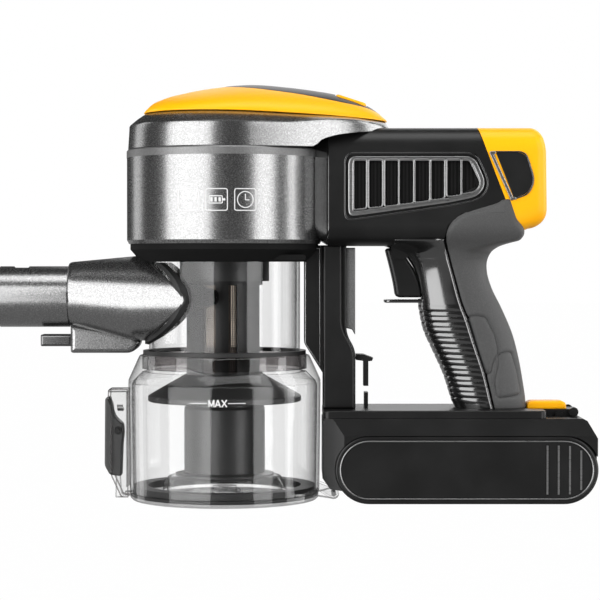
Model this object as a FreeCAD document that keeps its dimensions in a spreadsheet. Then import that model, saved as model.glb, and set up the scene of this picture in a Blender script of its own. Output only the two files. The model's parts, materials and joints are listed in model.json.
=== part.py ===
import FreeCAD, Part
import math
import os
import Sketcher

document = FreeCAD.newDocument("handheld_vacuum")
Vector = FreeCAD.Vector

# every driving dimension, in millimetres
driving = {
    "motor_radius": (64.7, "motor housing outside radius"),
    "motor_bottom": (169.3, "height of the motor housing's lower edge"),
    "motor_top": (226.0, "height where the trim band starts"),
    "band_height": (5.3, "trim band height"),
    "upper_step": (0.8, "how far the upper housing stands in from the motor housing"),
    "upper_top": (256.0, "height of the upper housing's roof"),
    "beak_reach": (110.0, "how far the hood reaches over the handle"),
    "beak_half": (37.0, "half width of the hood near its tip"),
    "shell": (2.5, "wall of the housings"),
    "cap_back": (-51.5, "left tip of the top cap"),
    "cap_front": (106.0, "right tip of the top cap"),
    "cap_rise": (17.0, "height of the top cap's dome"),
    "cap_half": (46.0, "half width of the top cap"),
    "stripe_half": (12.0, "half width of the stripe on the cap"),
    "cup_radius": (64.0, "dust cup outside radius"),
    "cup_wall": (2.2, "wall of the clear parts"),
    "cup_shoulder": (77.0, "height where the shoulder starts"),
    "neck_bottom": (86.7, "lower edge of the smoked ring"),
    "neck_radius": (54.7, "smoked ring outside radius"),
    "chamber_bottom": (98.7, "lower edge of the upper chamber"),
    "chamber_radius": (50.3, "upper chamber outside radius"),
    "chamber_top": (165.8, "upper edge of the upper chamber"),
    "lid_radius": (62.7, "bin lid outside radius"),
    "lid_height": (4.6, "bin lid thickness"),
    "collar_radius": (29.7, "cyclone collar outside radius"),
    "screen_radius": (25.3, "cyclone screen outside radius"),
    "screen_bottom": (82.0, "lower edge of the screen"),
    "screen_top": (144.7, "upper edge of the screen"),
    "skirt_radius": (51.0, "outside radius of the cyclone skirt"),
    "cone_radius": (26.9, "cyclone cone outside radius"),
    "cone_bottom": (15.6, "lower end of the cyclone cone"),
    "tube_radius": (20.2, "inlet tube outside radius"),
    "tube_bore": (17.8, "inlet tube inside radius"),
    "tube_end": (-149.0, "mouth of the inlet tube"),
    "tube_height": (134.3, "height of the inlet tube's centre"),
    "inlet_face": (-103.0, "left face of the inlet housing"),
    "barrel_gap": (4.3, "from the motor housing to the handle barrel"),
    "barrel_end": (214.8, "right end of the handle barrel"),
    "barrel_bottom": (168.0, "underside of the handle barrel"),
    "barrel_top": (245.3, "top of the handle barrel"),
    "barrel_half": (33.0, "half width of the handle barrel"),
    "barrel_corner": (16.0, "corner radius of the handle barrel"),
    "grip_half": (18.0, "half width of the grip"),
    "foot_top": (60.5, "top of the foot plate"),
    "foot_bottom": (55.5, "underside of the foot plate"),
    "foot_end": (211.0, "right end of the foot plate"),
    "foot_half": (33.0, "half width of the foot plate"),
    "spine_left": (65.3, "left face of the spine"),
    "spine_right": (87.5, "right face of the spine"),
    "spine_half": (17.0, "half width of the spine"),
    "trigger_half": (9.0, "half width of the trigger"),
    "battery_left": (65.0, "left face of the battery"),
    "battery_right": (244.4, "right end of the battery"),
    "battery_half": (38.0, "half width of the battery"),
    "pill_height": (44.4, "height of the battery's rounded side cover"),
    "pill_left": (73.0, "left end of the rounded side cover"),
    "cell_radius": (9.2, "18650 cell radius"),
    "cell_length": (65.0, "18650 cell length"),
    "hinge_reach": (72.7, "bin lid hinge pin, distance from the bin axis"),
    "hinge_height": (3.3, "bin lid hinge pin height"),
    "latch_reach": (-70.6, "bin latch pivot, distance from the bin axis"),
    "latch_height": (45.5, "bin latch pivot height"),
    "pin_radius": (1.5, "radius of the small pins"),
    "play": (0.05, "running clearance on pins and shaft"),
    "slip": (0.4, "clearance between the closed lid and the dust cup"),
    "slide_gap": (0.2, "clearance between the foot plate and the battery"),
}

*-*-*

**THE TASK**
List every line above containing the word "parts".

**EXPECTED ANSWER**
Model this object as a FreeCAD document that keeps its dimensions in a spreadsheet. Then import that model, saved as model.glb, and set up the scene of this picture in a Blender script of its own. Output only the two files. The model's parts, materials and joints are listed in model.json.
    "cup_wall": (2.2, "wall of the clear parts"),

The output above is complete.